The authors proved that it doesn't matter if your quantum system is made of atoms, photons, or superconducting circuits. It doesn't matter if the "shaking hand" is a specific type of noise or a specific type of measurement.
As long as the system follows the "Real" rules (no complex numbers) or the "Complex" rules, the cleaning process will always follow the exact same mathematical curve.
- If you scale the time correctly (waiting long enough), the messy data from a thousand different experiments will all collapse onto a single, smooth line.
- This line is different for "Real" systems than for "Complex" systems, but within each group, they are identical.
Why Does This Matter?
- Predictability: It tells scientists that even in the chaotic world of quantum computing, there are simple, predictable laws governing how information gets lost or recovered.

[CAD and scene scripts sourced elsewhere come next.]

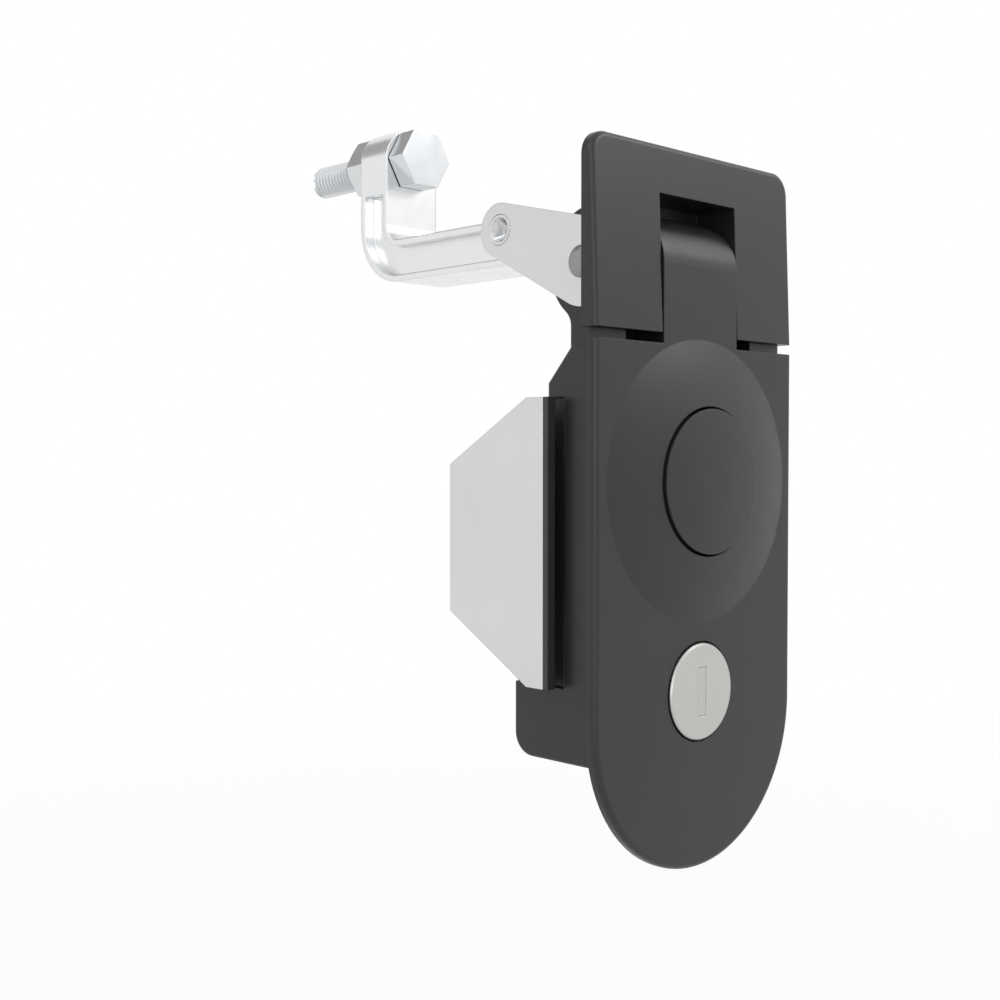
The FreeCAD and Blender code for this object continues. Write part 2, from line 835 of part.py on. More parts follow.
cut_across(
    lever, lambda k: add_circle(k, pin_depth, s.pin_height, s.pin_radius + s.press_gap / 2), s.notch_width
)


# Cover plate that closes the core, and its four screws
lever_cover = new_body("lever_cover")
add_inward(lever_cover, lambda k: core_outline(k, as_size(0)), cover_front, s.cover_thick)
cut_inward(
    lever_cover,
    lambda k: add_circle(k, 0, s.lock_height, s.barrel_radius + s.barrel_clear),
    cover_front - 1,
    s.cover_thick + 2,
)
for side in (-1, 1):
    low_x, high_x = mirrored(leg_inner - s.side_gap, leg_outer + s.side_gap, side)
    low_z = s.button_height + s.leg_bottom - s.side_gap
    high_z = s.button_height + s.leg_top + s.side_gap
    cut_inward(
        lever_cover, lambda k: add_box(k, low_x, high_x, low_z, high_z), cover_front - 1, s.cover_thick + 2
    )
for x, z in posts:
    cut_inward(
        lever_cover,
        lambda k: add_circle(k, x, z, s.cover_screw + 0.2),
        cover_front - 1,
        s.cover_thick + 2,
    )


def make_screws(label, places, seat, shank, head, socket_width):
    """Screws driven from the back: heads on the plane seat, shanks towards the front.

    The shank is a radius and a length, and so is the head."""
    shapes = []
    inward = Vector(0, 1, 0)
    (shank_radius, shank_length), (head_radius, head_height) = shank, head
    drive = socket_width.value
    for x, z in places:
        start = Vector(x.value, seat.value, z.value)
        shank = Part.makeCylinder(shank_radius.value, shank_length.value, start, inward * -1)
        head = Part.makeCone(head_radius.value, head_radius.value * 0.8, head_height.value, start, inward)
        socket = Part.makeBox(drive, drive, drive)
        socket.translate(Vector(-drive / 2, 0, -drive / 2))
        socket.rotate(Vector(), inward, 45)
        socket.translate(start + inward * (head_height.value - drive / 3))
        shapes.append(shank.fuse(head).cut(socket).removeSplitter())
    item = doc.addObject("Part::Feature", label)
    item.Shape = Part.makeCompound(shapes)
    item.Label = label
    return item


cover_screws = make_screws(
    "cover_screws",
    posts,
    cover_back,
    (s.cover_screw, s.cover_thick + s.cover_screw_bite),
    (s.cover_head_radius, s.cover_head),
    s.cover_socket,
)


# Push button: cap that follows the dome, skirt and two wedge legs
push_button = new_body("push_button")
cap_rise = s.dome_rise * (s.button_radius.value / s.dome_radius.value) ** 2
cap_apex = front - s.dome_rise - s.button_proud
skirt_end = as_size(0.2)
turn_profile(
    push_button,
    "Revolution",
    "side",
    lambda k: dome_profile(k, s.button_radius, cap_rise, cap_apex, skirt_end),
    (front, s.button_height),
    (lever_back, s.button_height),
)
cup_start = cap_apex + s.button_wall
cut_inward(
    push_button,
    lambda k: add_circle(k, 0, s.button_height, s.button_radius - s.skirt_wall),
    cup_start,
    skirt_end - cup_start + 1,
)
leg_tip = slide_back + 0.2
leg_ramp = leg_tip - (s.leg_top - s.leg_land)
leg_profile = [
    (cup_start - 0.5, s.button_height + s.leg_bottom),
    (leg_tip, s.button_height + s.leg_bottom),
    (leg_tip, s.button_height + s.leg_land),
    (leg_ramp, s.button_height + s.leg_top),
    (cup_start - 0.5, s.button_height + s.leg_top),
]
for start in (-leg_outer, leg_inner):
    add_sideways(push_button, lambda k: add_polygon(k, leg_profile), start, s.leg_width)


# Catch slide: plate with ramped windows above and a fork with two noses below
catch_slide = new_body("catch_slide")
nose_tip = box_inner_bottom - s.nose_reach
slide_outline = [
    (-slide_half, s.slide_top),
    (-slide_half, s.fork_top + s.slide_flare),
    (-nose_outer, s.fork_top),
    (-nose_outer, nose_tip),
    (-nose_inner, nose_tip),
    (-nose_inner, s.fork_top),
    (nose_inner, s.fork_top),
    (nose_inner, nose_tip),
    (nose_outer, nose_tip),
    (nose_outer, s.fork_top),
    (slide_half, s.fork_top + s.slide_flare),
    (slide_half, s.slide_top),
]
add_inward(catch_slide, lambda k: add_polygon(k, slide_outline), slide_front, s.slide_thick)
ramp_sum = leg_tip + s.button_height + s.leg_land + s.ramp_gap
window_profile = [
    (slide_front - 1, s.button_height + s.leg_bottom - s.button_travel - 0.5),
    (slide_back + 1, s.button_height + s.leg_bottom - s.button_travel - 0.5),
    (slide_back + 1, ramp_sum - slide_back - 1),
    (slide_front - 1, ramp_sum - slide_front + 1),
]
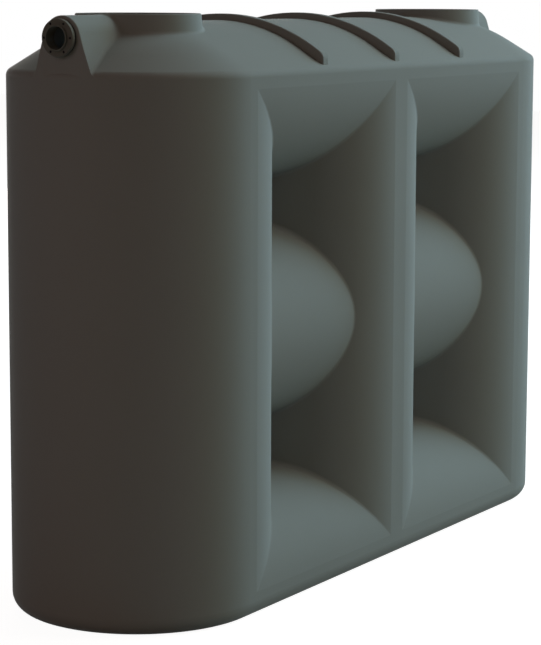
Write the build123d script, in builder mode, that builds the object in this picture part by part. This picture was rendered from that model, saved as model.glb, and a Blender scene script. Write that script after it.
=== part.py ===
from build123d import *
import math
import os

os.makedirs("parts", exist_ok=True)

# Slimline rainwater tank, in millimetres.
# X runs along the tank, Y from its front to its back and Z up.
# The origin is the centre of the flat base, and the overflow is at the -X end.

# Tank body
wall = 7.0
half_width = 450.0
straight_length = 2154.0
edge_height = 1872.0
base_radius = 60.0
edge_radius = 30.0

# Roof: straight flanks that run up into a round crown
roof_rise = 165.0
roof_flank_angle = 32.0

# Recessed bays, with a pillar of two round noses between neighbours
nose_gap = 26.0
nose_rise = 1.2
nose_stop_angle = 2.5
bay_flank_angle = 50.6
bay_depth = 329.2
bay_floor_radius = 92.0
bay_crease_radius = 18.0
bay_margin = 60.0

# Barrels across each bay: at the foot, half way up (the boss) and under the roof (the hood).
# Their radii are shares of the spacing of their centres.
barrel_overrun = 22.0
foot_barrel_height = 63.0
foot_barrel_share = 0.398
boss_barrel_share = 0.4226
boss_barrel_setback = 61.2
boss_barrel_drop = 6.0
hood_barrel_share = 0.4215
hood_barrel_drop = 25.0

# Roof ribs
rib_width = 38.0
rib_rise = 23.0
rib_end_rise = 50.0
rib_end_setback = 20.0
rib_end_radius = 38.0
rib_edge_chamfer = 3.0
rib_root_depth = 30.0

# Inlet collars, one on the axis of each round end
collar_rim_radius = 215.0
collar_draft = 5.0
collar_rise = 28.0
rim_edge_radius = 5.0
collar_trim = 60.0
seat_depth = 14.0
seat_width = 14.0

# Overflow housings, one at each end; the one at -X is cut out for the overflow
housing_setback = 6.0
housing_rim_drop = 3.5
housing_margin = 10.5
housing_flare = 17.0
housing_edge_radius = 5.0
housing_root_depth = 40.0
roof_blend_radius = 14.0

# Overflow flange, gasket and screws
overflow_bore_radius = 38.0
spigot_wall = 4.0
spigot_mouth_rise = 9.0
spigot_overrun = 6.0
flange_width = 20.0
flange_thickness = 14.0
flange_edge_chamfer = 2.0
mouth_chamfer = 1.0
gasket_inset = 2.0
gasket_thickness = 10.0
screw_count = 6
screw_shank_radius = 2.5
screw_head_radius = 4.3
screw_head_height = 4.0
screw_head_sink = 1.5
screw_socket_radius = 2.3
screw_socket_depth = 2.4
screw_overrun = 5.0
screw_tip_chamfer = 1.0

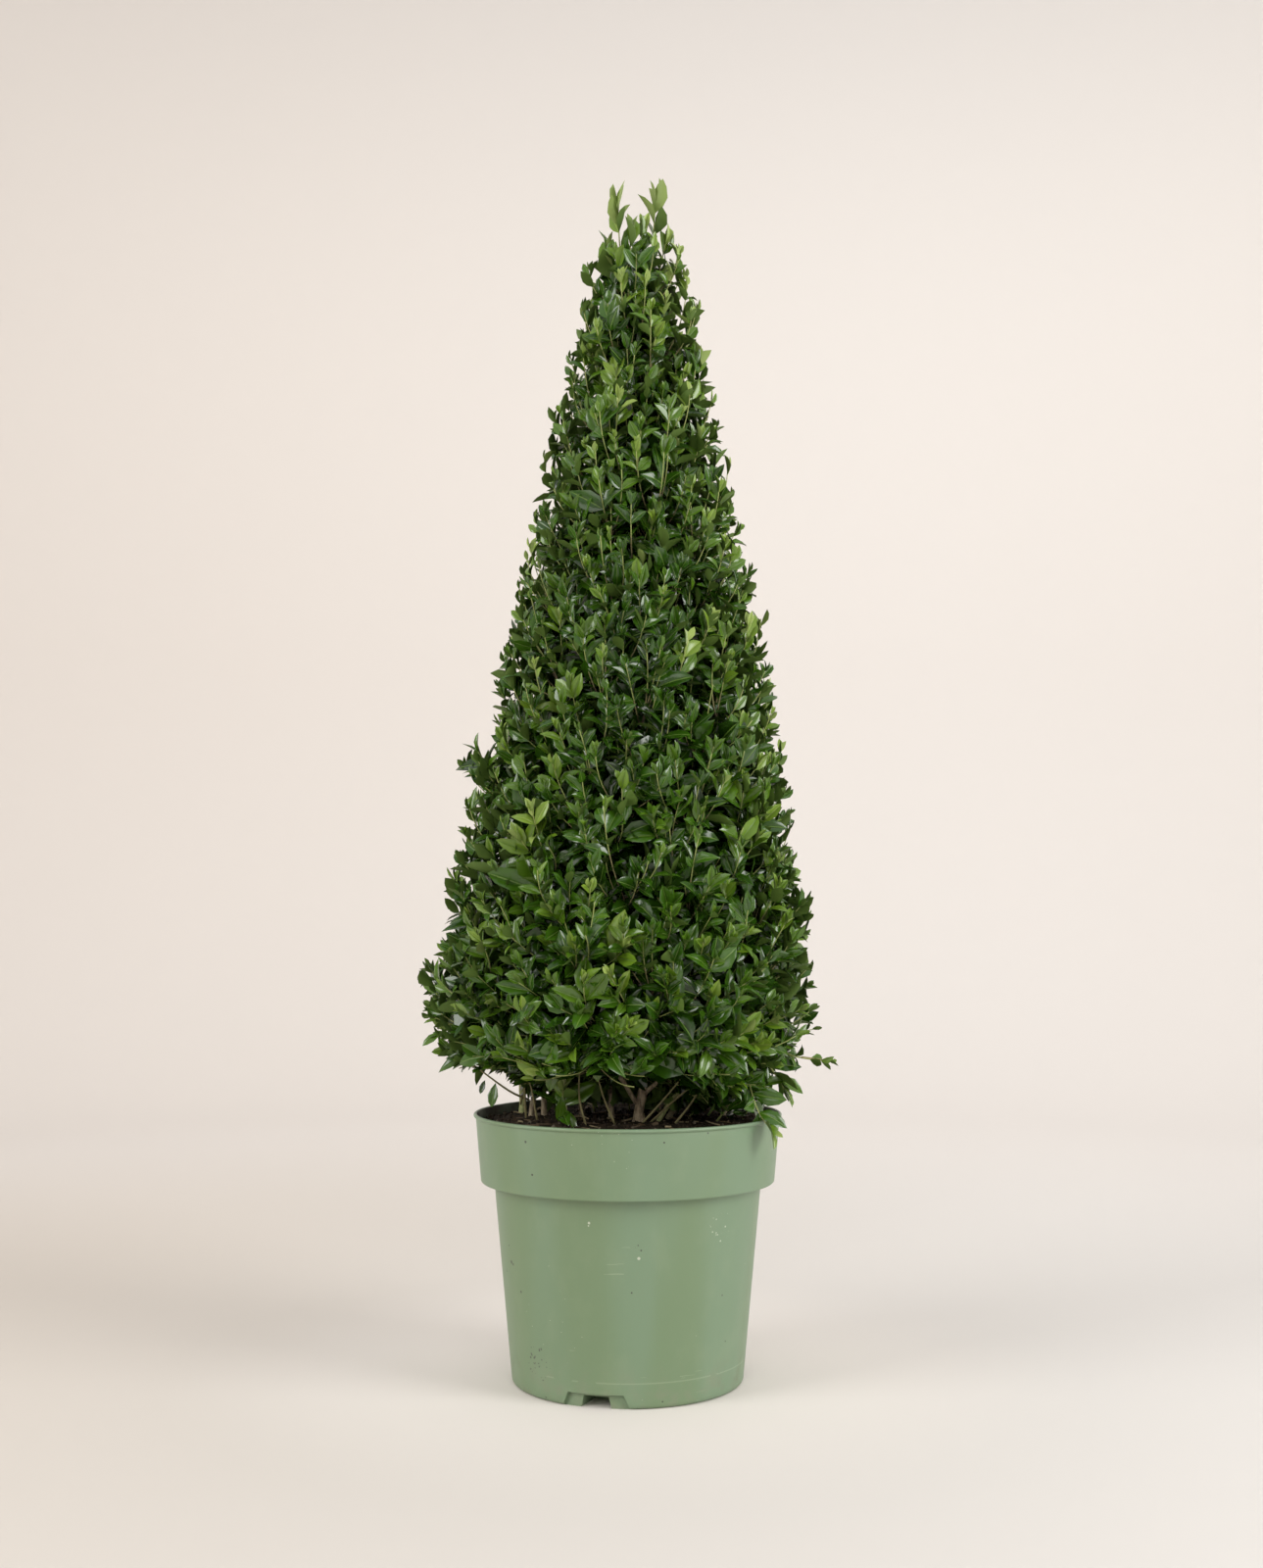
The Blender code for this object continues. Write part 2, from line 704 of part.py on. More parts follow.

- Error Correction: Quantum computers are very fragile. Understanding how these systems "purify" (clean themselves) helps engineers design better ways to fix errors.
- The "Real" Advantage: The paper suggests that quantum systems constrained to "real" numbers might actually be slightly better at recovering from chaos than standard complex systems, which is a counter-intuitive but useful insight.
Summary Analogy
Think of two groups of people trying to organize a chaotic dance floor:
- Group A (Complex): They can dance in any direction, including "ghostly" diagonal moves. They take a long time to get organized, and their progress is slow and steady.
- Group B (Real): They can only dance in straight lines (forward, backward, left, right). Because they have fewer options to get confused, they organize themselves slightly faster and with a different rhythm.
The paper proves that no matter how big the dance floor is or how wild the music is, Group A will always follow Pattern A, and Group B will always follow Pattern B. These patterns are the "Universal Laws of Cleaning" for quantum systems.